As a compromise, the House on June 22 voted 269-156 to permanently exempt estates valued at less than $5 million for an individual and $10 million for a couple.
But last week, Senate GOP leaders delayed bringing the compromise bill to the floor. Some Senate conservatives are holding out for a full repeal.
After corruption scandals involving former lobbyist Jack Abramoff and the conviction of former Rep. Randy "Duke" Cunningham (R) of California for bribery, GOP leaders earlier this year made the reform of lobbying practices a top priority. But early on, House Republican leaders disagreed over how strict the reforms ought to be. As a result, the proposals have been deadlocked for weeks. House Republicans want to curb 527s, the independent politi- cal groups that played a big role in running ads and defining the agenda in the last presidential election. Senate Democrats want that piece out of the final version of the bill. The victory of a lobbyist to replace Mr. Cunningham in California's 50th district may further weaken the impetus for reform, as it seemed to signal that the Democrats' "culture of corruption" argument wasn't picking up traction with voters.

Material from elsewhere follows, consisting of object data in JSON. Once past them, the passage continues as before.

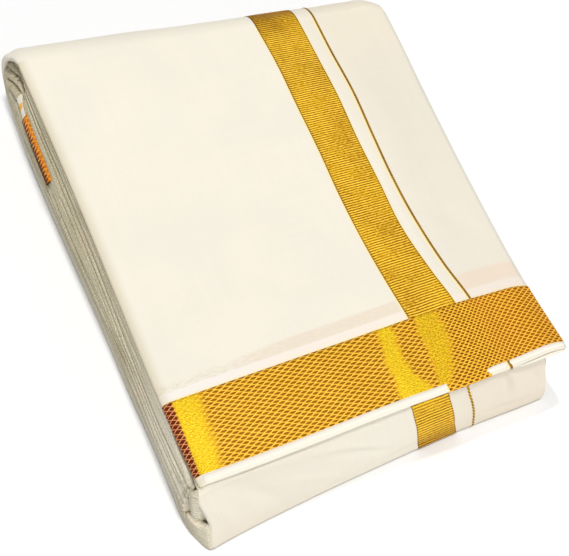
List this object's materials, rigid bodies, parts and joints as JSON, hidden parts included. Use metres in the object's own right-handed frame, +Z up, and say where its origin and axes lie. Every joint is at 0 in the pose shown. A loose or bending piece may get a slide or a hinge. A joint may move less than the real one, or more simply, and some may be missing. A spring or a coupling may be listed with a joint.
{
  "type": "folded dhoti cloth",
  "caption": "Folded cotton dhoti cloth rolled flat into a layered bundle, with a woven gold lattice border across its front edge and a ribbed gold end band running front to back.",
  "frame": {"origin": "Middle of the bundle's footprint, on the surface it lies on.", "axes": "+X runs to the right along the gold border, +Y runs from the front edge to the fold at the back, +Z is up."},
  "size_m": [0.2022, 0.2834, 0.0535],
  "materials": {
    "cotton_field": "cream plain-weave cotton, matt",
    "folded_layers": "cream cotton seen on its folded edges, matt",
    "zari_border": "gold metallic thread woven in a small slanted lattice, low sheen",
    "zari_band": "gold metallic thread in fine cross ribs, glittering",
    "zari_line": "single line of gold metallic thread"
  },
  "bodies": {
    "root": {"top_panel": "cotton_field", "back_fold": "cotton_field", "underside_panel": "cotton_field", "front_fold": "cotton_field", "flap_second_ply": "cotton_field", "inner_folds": "folded_layers", "inner_selvedge_fold": "folded_layers", "zari_border": "zari_border", "inner_border_fold": "zari_border", "end_band_top": "zari_band", "end_band_back": "zari_band", "end_band_front": "zari_band", "end_line_top": "zari_line", "end_line_back": "zari_line", "end_line_front": "zari_line"}
  },
  "joints": []
}
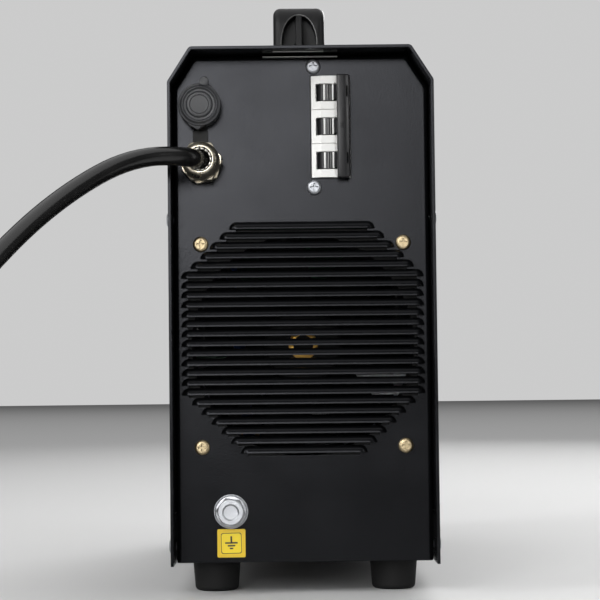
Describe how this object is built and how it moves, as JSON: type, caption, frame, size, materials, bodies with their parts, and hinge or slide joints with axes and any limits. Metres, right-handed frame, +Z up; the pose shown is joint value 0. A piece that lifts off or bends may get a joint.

A dispute over Internet regulation is shaping up into a blockbuster debate. At issue? Whether consumer rights to broadband access, or "network neutrality," should be ensured by the government.
A bid to make net neutrality part of a broader bill – the first overhaul of telecommunications policy in a decade – failed by one vote in a Senate committee last week.
"If this [net neutrality] amendment is adopted, the bill will never come out of the Congress," said Sen. Ted Stevens (R) of Alaska, chairman of the Senate Commerce, Science and Transportation Committee. Democrats warned that without such an amendment, the broader telecom bill would never pass the Senate.
GOP leaders say they will not bring up the bill without 60 votes. "It's a central question on the future of the Internet, and now it will have to be worked out on the floor," said Sen. Olympia Snowe (R) of Maine after the vote.